# Do this
All of the data below should be written out exactly.
>>>>>
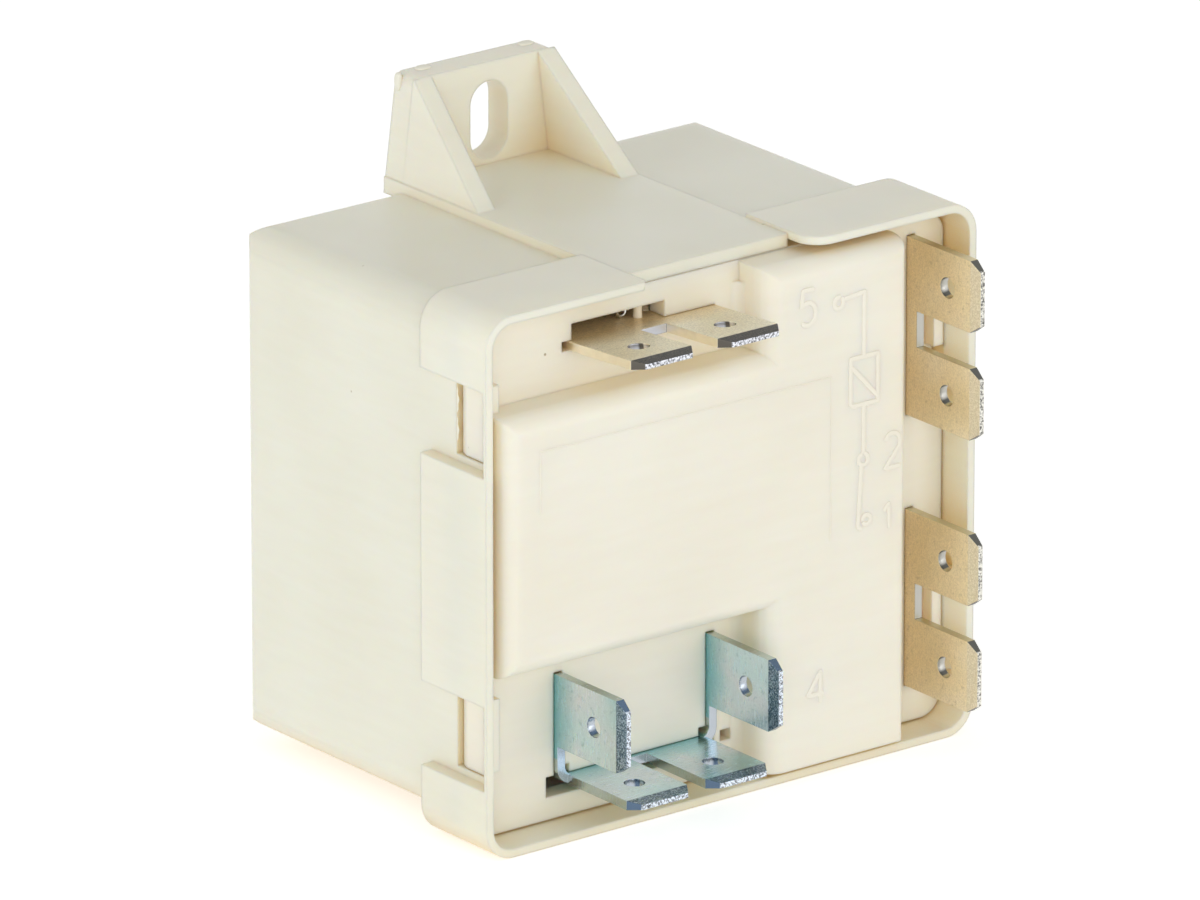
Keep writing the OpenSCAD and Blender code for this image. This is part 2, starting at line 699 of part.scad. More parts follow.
// Terminal 2: a pair of blades outside, the fixed contact's strip inside
module terminal_2() {
    dx = side_x - (fixed_x - strip_t);
    place() color([0.83, 0.79, 0.71]) difference() {
        union() {
            side_blades(t2_z);
            along_z(button_z - 2.5, button_z + 3) step_plan(side_x, dx, rail_y - eps, rail_y + 0.2,
                works_y + 3.7);
            // Tag for the coil lead
            block([side_x, rail_y - eps, tag_2_z - 1.5], [side_x + strip_t, rail_y + 2.4, tag_2_z + 1.5]);
        }
        translate([side_x - dx - 1, works_y, button_z]) rotate([0, 90, 0])
            cylinder(h = 5, d = rivet_d + 2 * hole_gap);
    }
}

// Terminal 1: a pair of blades outside, the contact arm's strip inside
module terminal_1() {
    dx = side_x - (arm_x + arm_t);
    place() color([0.83, 0.79, 0.71]) difference() {
        union() {
            side_blades(t1_z);
            along_z(clamp_z0 - 0.6, clamp_z1) step_plan(side_x, dx, rail_y - eps, rail_y + 0.2,
                works_y + 4.5);
        }
        arm_rivet_holes();
    }
}

// The two rivet holes of the contact arm's clamp
module arm_rivet_holes() {
    for (z = [clamp_z0 + 2.6, clamp_z1 - 2.6]) translate([arm_x - 4, works_y, z]) rotate([0, 90, 0])
        cylinder(h = 8, d = rivet_d + 2 * hole_gap);
}

// Terminal 4: a bracket bent up at both sides, with two tabs on its floor and one on each upright
module terminal_4() {
    x0 = t4_mid - t4_w / 2;
    x1 = t4_mid + t4_w / 2;
    under = t4_z - strip_t;
    back = seat_depth + 0.9;
    root = plate_y - 0.45;
    lean = t4_pitch / 2 + tab_w / 2;
    place() color([0.70, 0.74, 0.78]) union() {
        along_y(root, back) difference() {
            union() {
                translate([x0 + bend_r, under]) square([t4_w - 2 * bend_r, bend_r]);
                translate([x0, under + bend_r]) square([t4_w, t4_tab_z + tab_w - under - bend_r]);
                for (x = [x0 + bend_r, x1 - bend_r]) translate([x, under + bend_r]) circle(bend_r);
            }
            round_rect(x0 + strip_t, t4_z, x1 - strip_t, 40, bend_r - strip_t);
        }
        // Floor tabs
        intersection() {
            along_z(under, t4_z) for (s = [-1, 1]) translate([t4_mid + s * t4_pitch / 2 - tab_w / 2, tab_tip])
                rotate(90) mirror([0, 1]) tab_outline(root - tab_tip + eps);
            along_x(x0, x1) translate([tab_tip, under]) tab_edge(root - tab_tip + eps);
        }
        // Upright tabs
        for (x = [x0, x1 - strip_t]) intersection() {
            along_x(x, x + strip_t) translate([tab_tip, t4_tab_z]) tab_outline(root - tab_tip + eps);
            along_z(t4_tab_z, t4_tab_z + tab_w) translate([x, tab_tip]) rotate(90) mirror([0, 1])
                tab_edge(root - tab_tip + eps);
        }
        // Ears turned outwards behind the base plate
        for (s = [-1, 1]) block([s < 0 ? x0 - 1.5 : x1 - eps, seat_depth, t4_tab_z + 1],
            [s < 0 ? x0 + eps : x1 + 1.5, back, t4_tab_z + tab_w - 1]);
    }
}

// Yoke: lower limb, upright, a foot screwed to the base and a lug for the spring
module yoke() {
    y1 = yoke_y0 + yoke_w;
    left = coil_mid - flange_d / 2 + 2;
    foot_x1 = screw_x + 4;
    place() color([0.62, 0.63, 0.66]) difference() {
        union() {
            block([left, yoke_y0, yoke_z], [pivot_x, y1, yoke_z + yoke_t]);
            block([yoke_x, yoke_y0, yoke_z], [pivot_x, y1, pivot_z]);
            // Tongue that keeps the armature in place
            block([yoke_x, works_y - tongue_w / 2, pivot_z - eps],
                [pivot_x, works_y + tongue_w / 2, pivot_z + armature_t + 0.8]);
            block([yoke_x, foot_y, foot_z0], [pivot_x, yoke_y0 + eps, foot_z1]);
            block([yoke_x, foot_y, foot_z0], [foot_x1, foot_y + yoke_t, foot_z1]);
            block([pivot_x - eps, yoke_y0, spring_lug_z - yoke_t],
                [pivot_x + spring_x + 1.5, yoke_y0 + lug_w, spring_lug_z]);
        }
        for (z = [screw_low, screw_high]) translate([screw_x, foot_y - 1, z]) rotate([-90, 0, 0])
            cylinder(h = 4, d = 3);
        translate([coil_mid, works_y, yoke_z - 1]) cylinder(h = 4, d = core_neck_d + 2 * hole_gap);
        translate([pivot_x + spring_x, yoke_y0 + lug_w / 2, spring_lug_z - 3]) cylinder(h = 5, d = 1.3);
        // Corners of the lower limb and the foot cut back
        for (y = [yoke_y0, y1]) translate([left, y, yoke_z - 1]) rotate(45) translate([-1, -1, 0])
            cube([2, 2, 4]);
    }
}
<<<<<
# Solution to this problem
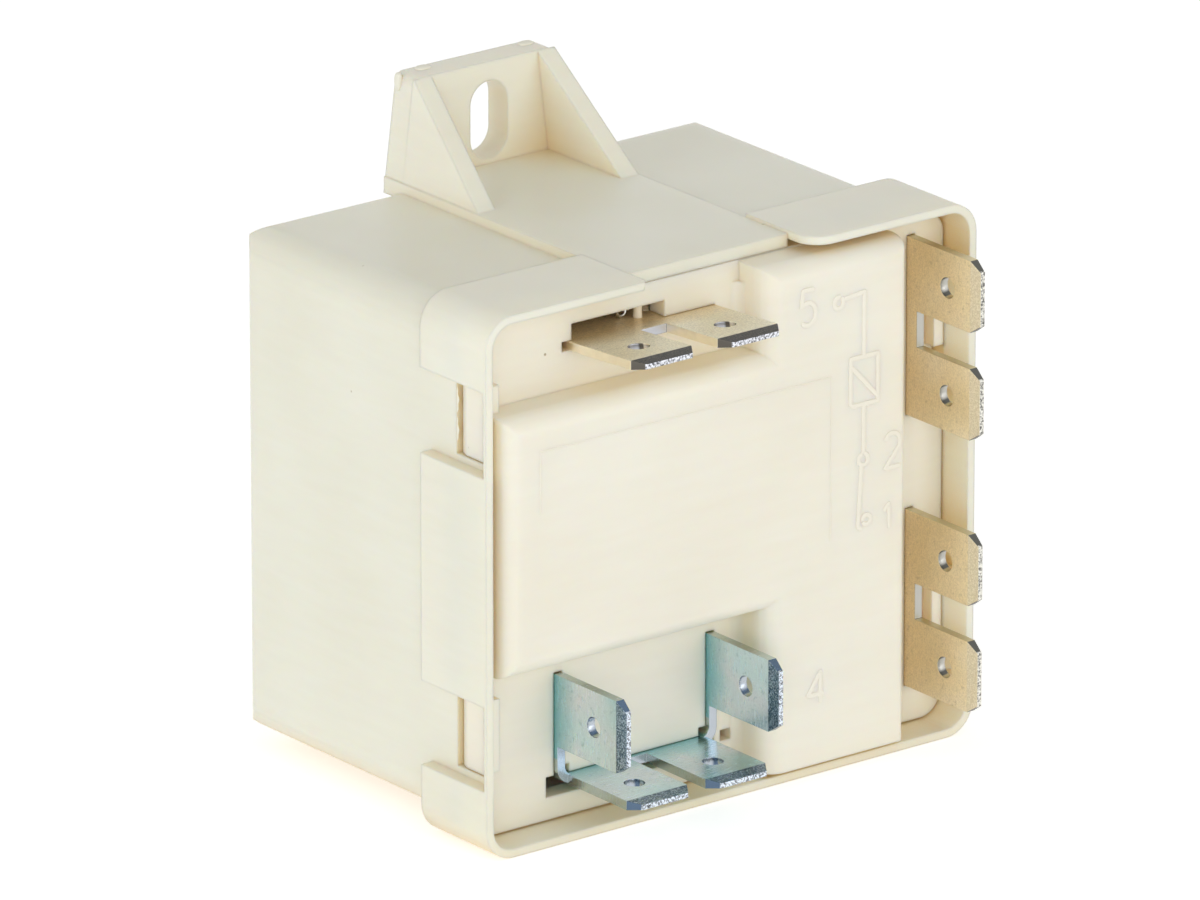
Keep writing the OpenSCAD and Blender code for this image. This is part 2, starting at line 699 of part.scad. More parts follow.
// Terminal 2: a pair of blades outside, the fixed contact's strip inside
module terminal_2() {
    dx = side_x - (fixed_x - strip_t);
    place() color([0.83, 0.79, 0.71]) difference() {
        union() {
            side_blades(t2_z);
            along_z(button_z - 2.5, button_z + 3) step_plan(side_x, dx, rail_y - eps, rail_y + 0.2,
                works_y + 3.7);
            // Tag for the coil lead
            block([side_x, rail_y - eps, tag_2_z - 1.5], [side_x + strip_t, rail_y + 2.4, tag_2_z + 1.5]);
        }
        translate([side_x - dx - 1, works_y, button_z]) rotate([0, 90, 0])
            cylinder(h = 5, d = rivet_d + 2 * hole_gap);
    }
}

// Terminal 1: a pair of blades outside, the contact arm's strip inside
module terminal_1() {
    dx = side_x - (arm_x + arm_t);
    place() color([0.83, 0.79, 0.71]) difference() {
        union() {
            side_blades(t1_z);
            along_z(clamp_z0 - 0.6, clamp_z1) step_plan(side_x, dx, rail_y - eps, rail_y + 0.2,
                works_y + 4.5);
        }
        arm_rivet_holes();
    }
}

// The two rivet holes of the contact arm's clamp
module arm_rivet_holes() {
    for (z = [clamp_z0 + 2.6, clamp_z1 - 2.6]) translate([arm_x - 4, works_y, z]) rotate([0, 90, 0])
        cylinder(h = 8, d = rivet_d + 2 * hole_gap);
}

// Terminal 4: a bracket bent up at both sides, with two tabs on its floor and one on each upright
module terminal_4() {
    x0 = t4_mid - t4_w / 2;
    x1 = t4_mid + t4_w / 2;
    under = t4_z - strip_t;
    back = seat_depth + 0.9;
    root = plate_y - 0.45;
    lean = t4_pitch / 2 + tab_w / 2;
    place() color([0.70, 0.74, 0.78]) union() {
        along_y(root, back) difference() {
            union() {
                translate([x0 + bend_r, under]) square([t4_w - 2 * bend_r, bend_r]);
                translate([x0, under + bend_r]) square([t4_w, t4_tab_z + tab_w - under - bend_r]);
                for (x = [x0 + bend_r, x1 - bend_r]) translate([x, under + bend_r]) circle(bend_r);
            }
            round_rect(x0 + strip_t, t4_z, x1 - strip_t, 40, bend_r - strip_t);
        }
        // Floor tabs
        intersection() {
            along_z(under, t4_z) for (s = [-1, 1]) translate([t4_mid + s * t4_pitch / 2 - tab_w / 2, tab_tip])
                rotate(90) mirror([0, 1]) tab_outline(root - tab_tip + eps);
            along_x(x0, x1) translate([tab_tip, under]) tab_edge(root - tab_tip + eps);
        }
        // Upright tabs
        for (x = [x0, x1 - strip_t]) intersection() {
            along_x(x, x + strip_t) translate([tab_tip, t4_tab_z]) tab_outline(root - tab_tip + eps);
            along_z(t4_tab_z, t4_tab_z + tab_w) translate([x, tab_tip]) rotate(90) mirror([0, 1])
                tab_edge(root - tab_tip + eps);
        }
        // Ears turned outwards behind the base plate
        for (s = [-1, 1]) block([s < 0 ? x0 - 1.5 : x1 - eps, seat_depth, t4_tab_z + 1],
            [s < 0 ? x0 + eps : x1 + 1.5, back, t4_tab_z + tab_w - 1]);
    }
}

// Yoke: lower limb, upright, a foot screwed to the base and a lug for the spring
module yoke() {
    y1 = yoke_y0 + yoke_w;
    left = coil_mid - flange_d / 2 + 2;
    foot_x1 = screw_x + 4;
    place() color([0.62, 0.63, 0.66]) difference() {
        union() {
            block([left, yoke_y0, yoke_z], [pivot_x, y1, yoke_z + yoke_t]);
            block([yoke_x, yoke_y0, yoke_z], [pivot_x, y1, pivot_z]);
            // Tongue that keeps the armature in place
            block([yoke_x, works_y - tongue_w / 2, pivot_z - eps],
                [pivot_x, works_y + tongue_w / 2, pivot_z + armature_t + 0.8]);
            block([yoke_x, foot_y, foot_z0], [pivot_x, yoke_y0 + eps, foot_z1]);
            block([yoke_x, foot_y, foot_z0], [foot_x1, foot_y + yoke_t, foot_z1]);
            block([pivot_x - eps, yoke_y0, spring_lug_z - yoke_t],
                [pivot_x + spring_x + 1.5, yoke_y0 + lug_w, spring_lug_z]);
        }
        for (z = [screw_low, screw_high]) translate([screw_x, foot_y - 1, z]) rotate([-90, 0, 0])
            cylinder(h = 4, d = 3);
        translate([coil_mid, works_y, yoke_z - 1]) cylinder(h = 4, d = core_neck_d + 2 * hole_gap);
        translate([pivot_x + spring_x, yoke_y0 + lug_w / 2, spring_lug_z - 3]) cylinder(h = 5, d = 1.3);
        // Corners of the lower limb and the foot cut back
        for (y = [yoke_y0, y1]) translate([left, y, yoke_z - 1]) rotate(45) translate([-1, -1, 0])
            cube([2, 2, 4]);
    }
}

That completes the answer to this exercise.